The Report for Months Supply of Distressed Property is out. First, let me remind you that Illinois has been regarded as the “financial state” and that being we were one of the last to cut back on the “no down payment” financing. The other issue was that Chicago had a lot of condominiums that were under contract that took about 1.5 years to close and so, we really didn’t “feel” the “ouch” but it was already there. As a result, properties that were under contract kept closing for the new conversion or new construction while the rest of the Chicago Real Estate Market began to slow down on standard sales and short sales and Chicago foreclosures started popping up like crazy.

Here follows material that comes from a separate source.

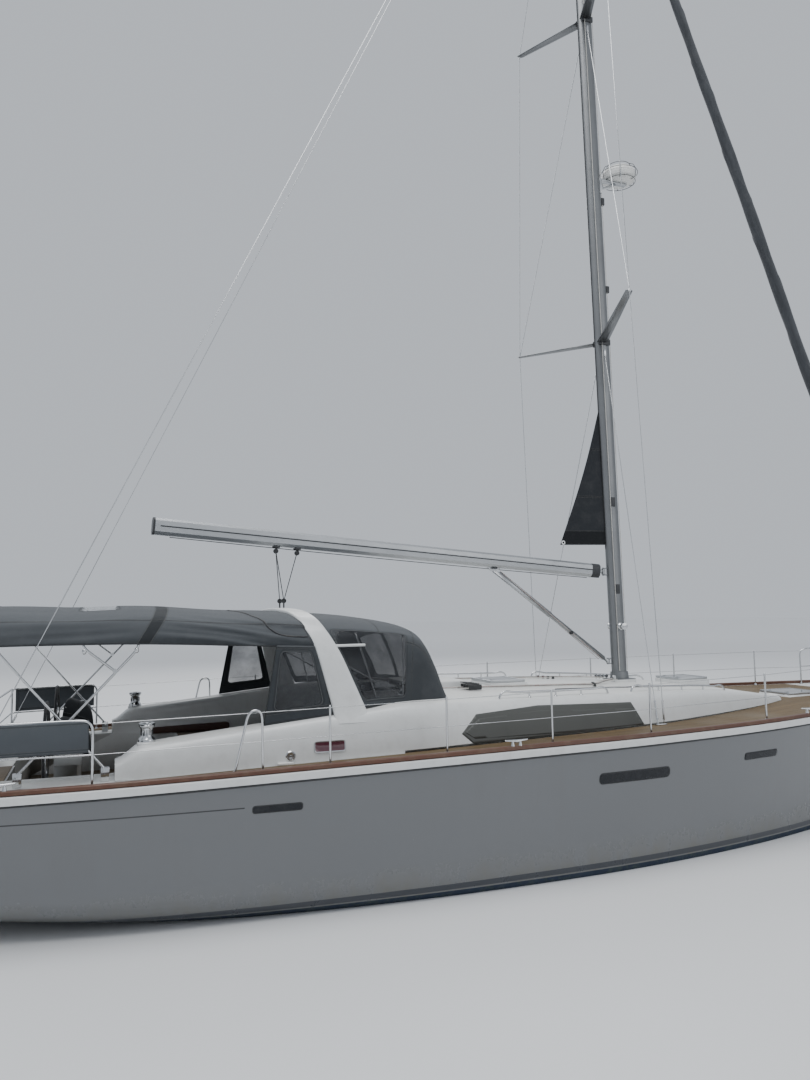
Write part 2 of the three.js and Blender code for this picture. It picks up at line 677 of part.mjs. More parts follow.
const soleOutline = [
  [WELL_AFT + 5, -555],
  [-7055, -555],
  [-7055, -1470],
  [BENCH_AFT - 5, -1470],
  [BENCH_AFT - 5, -BENCH_INNER + 5],
  [-3120, -BENCH_INNER + 5],
  [-3120, BENCH_INNER - 5],
  [BENCH_AFT - 5, BENCH_INNER - 5],
  [BENCH_AFT - 5, 1470],
  [-7055, 1470],
  [-7055, 555],
  [WELL_AFT + 5, 555],
];
const soleTop = SOLE_Z + GAP + TEAK_THICK;
add("cockpit_sole", plateXY(soleOutline, SOLE_Z + GAP, soleTop), "teak");

const hubFace = WHEEL_X + 45;
const pedestal = joined([
  box(hubFace + 40, hubFace + 260, WHEEL_Y - 130, WHEEL_Y + 130, soleTop + GAP, 1560),
  plateXZ(
    [
      [hubFace + 40, 1500],
      [hubFace + 300, 1500],
      [hubFace + 330, 1700],
      [hubFace + 60, 1890],
      [hubFace + 40, 1860],
    ],
    WHEEL_Y - 190,
    WHEEL_Y + 190,
  ),
  bar(V(hubFace, WHEEL_Y, WHEEL_Z), V(hubFace + 60, WHEEL_Y, WHEEL_Z), 40, 48, 16),
]);
addPair("helm_pedestal", pedestal, "white");

const rim = [];
for (let i = 0; i < 32; i += 1) {
  const a = (2 * Math.PI * i) / 32;
  rim.push([Math.cos(a), Math.sin(a)]);
}
const rimGrid = rim.map(([c, s]) =>
  [0, 1, 2, 3, 4, 5].map((k) => {
    const b = (Math.PI * k) / 3;
    const r = WHEEL_R + 14 * Math.cos(b);
    return V(WHEEL_X + 14 * Math.sin(b), WHEEL_Y + r * c, WHEEL_Z + r * s);
  }),
);
const rimIndex = [];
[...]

With that framework in mind, here’s what is being reported:
The East Coast is hit hard with high numbers in Delaware with 35.6 months of distressed property inventory, New Jersey with 27.6 months, Connecticut with 24.6 months, Maryland with 22.5 months.
Southern States: Florida with 20.7 months, Georgia with 18.8 months and Alabama 15.5 months.

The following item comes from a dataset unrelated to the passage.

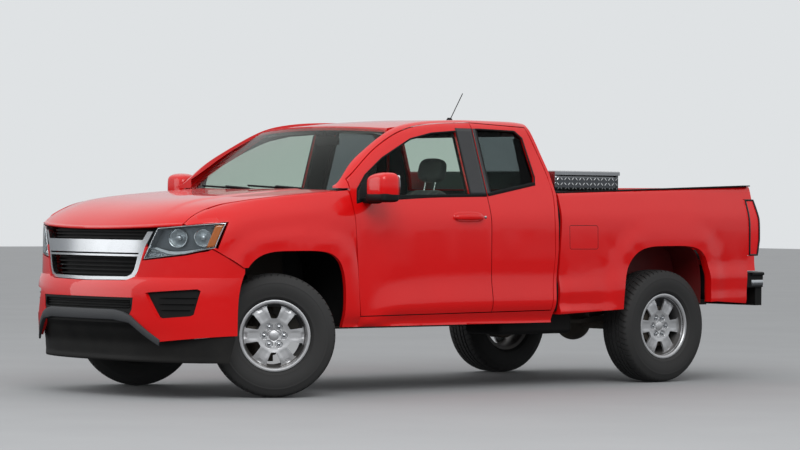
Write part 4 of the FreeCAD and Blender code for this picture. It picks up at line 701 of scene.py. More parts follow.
def side_patch(x: Array, z: Array, out: Array = 0.0) -> Array:
    """Points of the left side over grids of stations and heights, moved outwards."""
    x, z = np.broadcast_arrays(np.asarray(x, float), np.asarray(z, float))
    return stack(x, side(x, z) + out, z)


def station(distance: Array) -> Array:
    """Place along the truck at a distance behind the front axle."""
    return FRONT_AXLE - np.asarray(distance, float)


@dataclass(frozen=True)
class Wheel:
    """Where one wheel stands; its own Y axis points outwards."""

    name: str
    centre: tuple[float, float, float]
    turn: float

    def place(self, points: Array) -> Array:
        """Moves points from the wheel's own axes to the truck's."""
        return turned(points, self.turn) + self.centre

    def belongs(self, node: str = "") -> Belongs:
        """Says that a piece turns with the wheel, and which of its CAD nodes it stands for."""
        return Belongs(self.name + "_wheel", (node + "_" + self.name,) if node else ())


STEER = -31.0
KINGPIN, HUB_REACH, REAR_TRACK_HALF = 700.0, 92.5, 792.5
STEERED_BACK = HUB_REACH * math.sin(math.radians(STEER))
STEERED_OUT = KINGPIN + HUB_REACH * math.cos(math.radians(STEER))
REAR_AXLE = FRONT_AXLE - WHEELBASE
WHEELS = (
    Wheel("front_left", (FRONT_AXLE - STEERED_BACK, STEERED_OUT, TYRE_RADIUS), STEER),
    Wheel("front_right", (FRONT_AXLE + STEERED_BACK, -STEERED_OUT, TYRE_RADIUS), STEER + 180),
    Wheel("rear_left", (REAR_AXLE, REAR_TRACK_HALF, TYRE_RADIUS), 0.0),
    Wheel("rear_right", (REAR_AXLE, -REAR_TRACK_HALF, TYRE_RADIUS), 180.0),
)


@dataclass(frozen=True)
class Tyre:
    """All-season truck tyre: blocks cut by four round grooves and slanted cross cuts.

    The crown is (place across, radius); the side is (place across, radius) from the bead out; the cuts are
    shares of a pitch, and whether the tread is cut there.
    """

    grooves: tuple[float, ...] = (-52.0, -18.0, 18.0, 52.0)
    groove_half: float = 4.2
    groove_slope: float = 0.8
    depth: float = 8.0
    cross_depth: float = 0.85
    pitches: int = 58
    slant: float = 0.0011
    rib_half: float = 14.0
    tread_half: float = 105.0
    rows: tuple[float, ...] = (-105, -101, -84, -66, -35, 0, 35, 66, 84, 101, 105)
    crown: tuple[tuple[float, float], ...] = ((0, 383), (52, 382.8), (95, 379), (101, 376), (105, 372.5))
    cuts: tuple[tuple[float, bool], ...] = (
        (0.0, False), (0.025, True), (0.15, True), (0.175, False), (0.55, False))
    side: tuple[tuple[float, float], ...] = (
        (97, 205.6), (97, 221.6), (101, 223), (107, 226), (116, 238), (119, 242), (119, 245), (124, 262),
        (127.4, 284), (128.6, 300), (128, 318), (127, 322), (127.6, 324), (126.6, 330), (125, 333),
        (121, 345), (116, 358), (111.4, 367))

    def outline(self) -> tuple[Array, Array, Array]:
        """Gives the section: places across, radii, and which rows lie on the tread."""
        wide = self.groove_half + self.groove_slope
        edges = [place + step for place in self.grooves
                 for step in (-wide, -self.groove_half, self.groove_half, wide)]
        tread = np.array(sorted(list(self.rows) + edges))
        flank = np.array(self.side)
        across = np.concatenate([-flank[:, 0], tread, flank[::-1, 0]])
        radius = np.concatenate([flank[:, 1], between(np.abs(tread), self.crown), flank[::-1, 1]])
        on_tread = np.repeat([False, True, False], (len(flank), len(tread), len(flank)))
        return across, radius, on_tread

    def points(self) -> Array:
        """Builds the surface: rows across the section, columns that follow the slanted cuts."""
        across, radius, on_tread = self.outline()
        shares, cut_there = zip(*self.cuts)
        turn = ((np.arange(self.pitches)[:, None] + shares).ravel()) * 2 * math.pi / self.pitches
        in_cut = np.tile(cut_there, self.pitches)
        lean = np.where(on_tread, np.abs(across), self.tread_half) * self.slant
        half_pitch = np.where(across > 0, math.pi / self.pitches, 0.0)
        half_pitch = half_pitch * ease(np.abs(across) / self.grooves[-2])
        angle = turn[None, :] + (lean + half_pitch)[:, None]
        nearest = np.min(np.abs(across[:, None] - np.array(self.grooves)), axis=1)
        round_groove = nearest <= self.groove_half + 0.1
        rib = np.abs(across) < self.rib_half
        cut = np.where(in_cut[None, :] & (on_tread & ~rib)[:, None], self.depth * self.cross_depth, 0.0)
        cut = np.where((round_groove & on_tread)[:, None], self.depth, cut)
        reach = radius[:, None] - cut
        return stack(reach * np.sin(angle), across[:, None] + 0 * angle, reach * np.cos(angle))

    def build(self, wheel: Wheel) -> None:
        """Builds one tyre in place of its plain solid."""
        made = surface("tread_tyre_" + wheel.name, wheel.place(self.points()), wrap=(True, True))
        settle(made, SIDEWALL, wheel.belongs("tyre"))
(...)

Midwest: Illinois with 27.1 months, Michigan with 12.5 months, Kentucky with 18 months and Ohio with 13.5. Indiana – nothing is being reported.
West Coast: State of Washington: 17.9 months, Oregon 11.5 months, California 11.6 months, Nevada 11.6 months and while Arizona has 7.1 months, word from my real estate connections is telling me that Phoenix is turning around with multiples.
So, with the monthly amount of Distressed Homes Inventory, here in Chicago, you need to be serious, be staged, have curb appeal, price the property in the market (and stop chasing it!) and finally, have a real estate agent who communicates, understands the market. If you are a serious seller, then you need to work with a serious real estate agent.
If you are thinking about buying or investing, now is the time to get serious. This is a great way to make up for some loss you took on your primary residence and applied some basic principles.
I think it's time we talked.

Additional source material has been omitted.